Heat 1 1/2 tablespoons canola oil in a stainless steel Dutch oven or heavy-bottomed pot (not enamel-coated) over medium-high heat until shimmering. Add 1/2 teaspoon granulated sugar and cook until the sugar is dark brown, about 2 minutes.
Working in 2 batches so as to not crowd the pot, add the oxtails with tongs (reserve the marinade left in the bowl), shaking off as much garlic as possible back into the bowl. Cook until browned on all sides, 8 to 9 minutes. Transfer to a plate. When all the oxtails are browned, return them to the pot.
Add the reserved marinade and enough water so the oxtails are fully submerged. Bring to a boil. Reduce the heat to maintain a simmer and partially cover with a lid. Cook, stirring occasionally, until the oxtails are tender, about 2 hours. If the liquid reduces to about 1/3 and the oxtails are still tough, add 1 cup water.

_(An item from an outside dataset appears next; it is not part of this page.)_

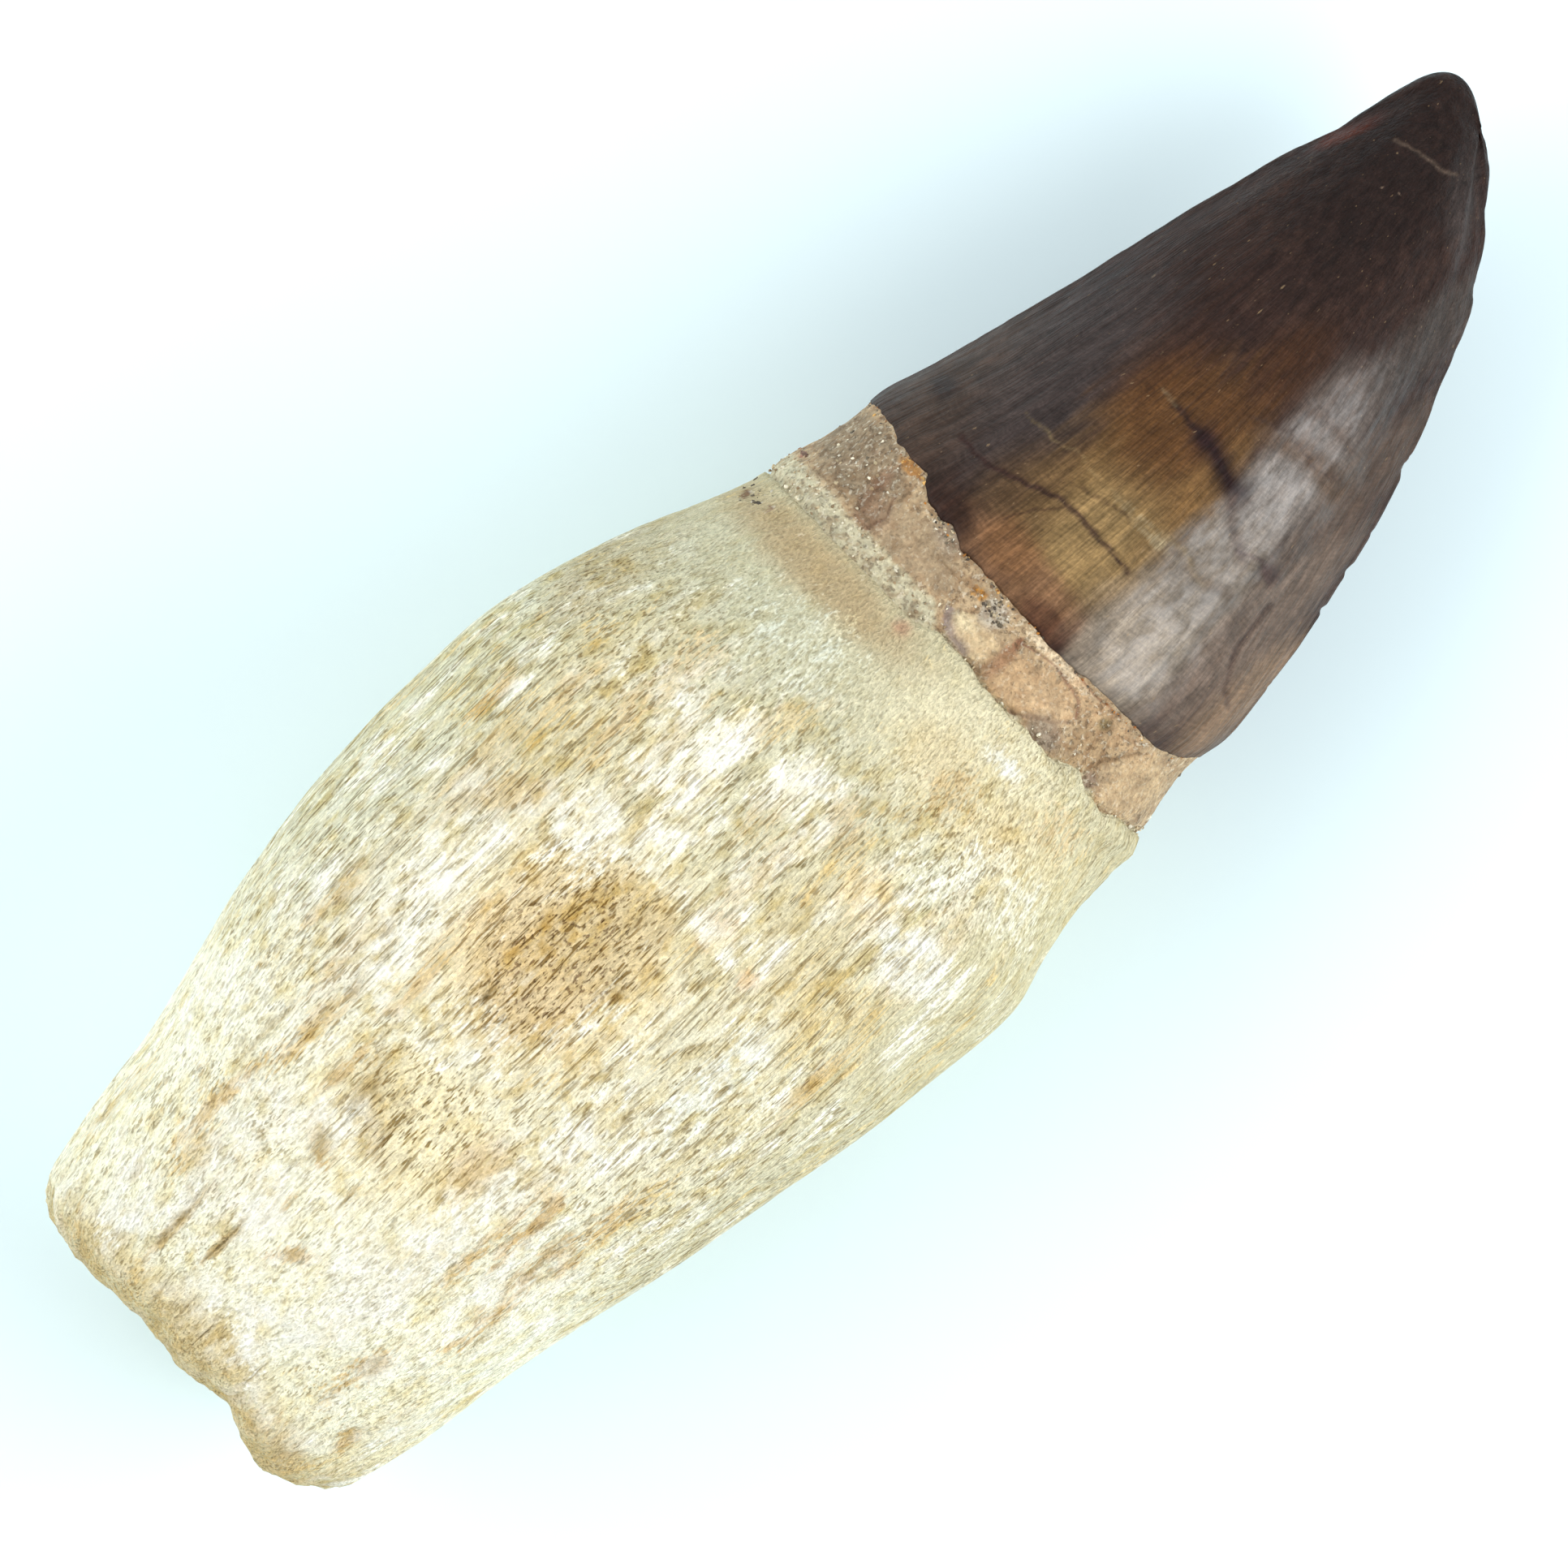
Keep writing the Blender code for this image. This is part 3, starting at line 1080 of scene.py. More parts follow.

Meanwhile, prepare the following, adding each to a medium bowl as you complete it: Cut 1 medium white or red onion, 1/2 medium green bell pepper, and 1/2 medium red bell pepper into 1/4-inch-thick slices; add 1 teaspoon red white or distilled white vinegar; and toss to combine. Let sit until the oxtails are ready.
When the oxtails are tender, uncover and cook until the liquid is reduced to about 1/3 of the original amount, slightly thickened, and darkened in color, about 30 minutes, skimming off fat from the surface if desired. Meanwhile, finely chop until you have 2 tablespoons fresh cilantro leaves and tender stems.
Add the cilantro and 1 tablespoon tomato paste to the pot and stir until the tomato paste is completely dissolved. Stir in 1 whole hot pepper; leaving it whole will result in a mildly spicy oxtail stew, or you can dice it first for a spicier stew. Simmer until the sauce is thickened, about 10 minutes more.
Add the onions and bell peppers, and stir to combine. Remove the pot from the heat and let rest for 5 to 10 minutes. Serve with rice and plantains if desired.
Recipe Notes
Storage: Leftovers can be refrigerated in an airtight container for up to 4 days.